Stefano Rolli sul Secolo XIX di ieri

“Figaro qua figaro là, un barbiere di qualità, di qualità. Tutti mi chiedono, tutti mi vogliono”, dice allegro il protagonista dell’opera rossiniana. Dal quale tuttavia penso che Draghi per primo stenti a riconoscersi per gli intrighi di cui quel barbiere si lasciava allegramente considerare capace. E che di certo non appartengono alla storia e al carattere del presidente del Consiglio fortunatamente ancora in carica, per quanti gliene abbiano attribuito i suoi critici ed avversari: a cominciare dal progetto di fuga da Palazzo Chigi ancora rimproveratogli in questi giorni, per esempio, dal solito Marco Travaglio sull’altrettanto solito Fatto Quotidiano. Un progetto emerso con la candidatura al Quirinale in veste di “nonno a disposizione” e sviluppatosi poi, dopo la conferma di Mattarella, in una crisi non subita ma in fondo provocata con atteggiamenti di sfida, per esempio, a Giuseppe Conte e a Matteo Salvini. 

Lo stesso Conte, senza lasciare l’esclusiva del racconto o dell’accusa al giornalista che ne riflette di più e a volte anticipa gli umori, è tornato qualche giorno fa ad attribuire a Draghi la sostanziale regìa della scissione pentastellata eseguita dal ministro degli Esteri Luigi Di Maio. Che ancora una volta ha reagito riproponendo un fatto, una circostanza che andrebbe una buona volta chiarita. In particolare, Di Maio ha raccontato di avere deciso la scissione quando apprese di  una risoluzione di politica estera dei senatori grillini, sullo sfondo della guerra di aggressione della Russia all’Ucraina, che era stata sottoposta all’esame, compiaciuto, dell’ambasciatore di Mosca a Roma. 

Di quella risoluzione, una volta finita sui giornali, non si fece più nulla, confluendo anzi i grillini in un’altra concordata fra i partiti ancora partecipi della maggioranza, ma la scissione proseguì il suo corso, a passo anzi più veloce e a ranghi ancora più consistenti del previsto.
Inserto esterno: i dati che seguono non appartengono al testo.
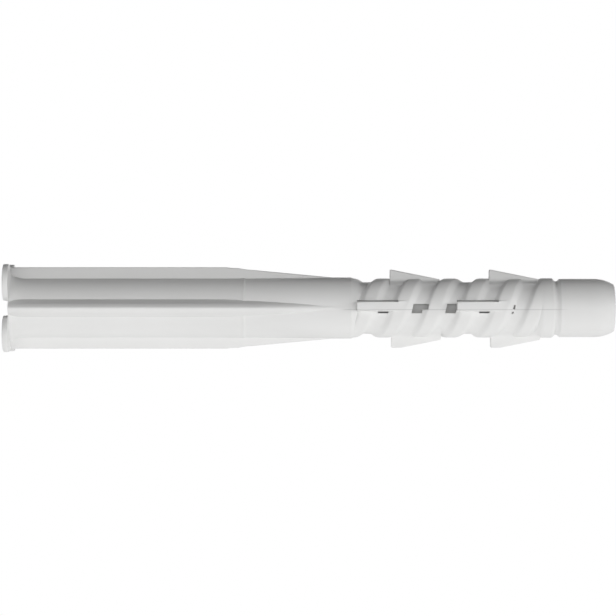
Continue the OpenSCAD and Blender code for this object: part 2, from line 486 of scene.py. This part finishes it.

E finì per seminare di altri veleni-questo può essere tranquillamente condiviso, ma non per responsabilità di Draghi- il tratto ormai terminale della legislatura, con la manina o  la manona attribuita da Conte al presidente del Consiglio nell’operazione di fuoruscita del ministro degli Esteri dal MoVimento 5 Stelle, privato anche numericamente in Parlamento della posizione preminente conquistata nelle elezioni del 2018.

La penultima di Marco Travaglio sul Fatto Quotidiano di ieri
Titolo del Messaggero di ieri

Il Messaggero titolava ieri in prima pagina sul “sostegno” offerto dai partiti a Draghi “per l’ultima missione”. Che sarebbe quella, praticamente, contro il caro-bollette, su cui il presidente del Consiglio -o “Supermalus”, come ormai lo sfotte Travaglio- ha già avvertito di avere stanziato più miliardi della Germania. E altri potrebbe ancora spenderne, ma non aumentando il debito pubblico. E’ quell”’ultima missione” che non mi convince, temendo che i guai non siano per niente finiti. E tanto meno finito il lavoro di Draghi, anche se alle elezioni ormai mancano poco più di venti giorni.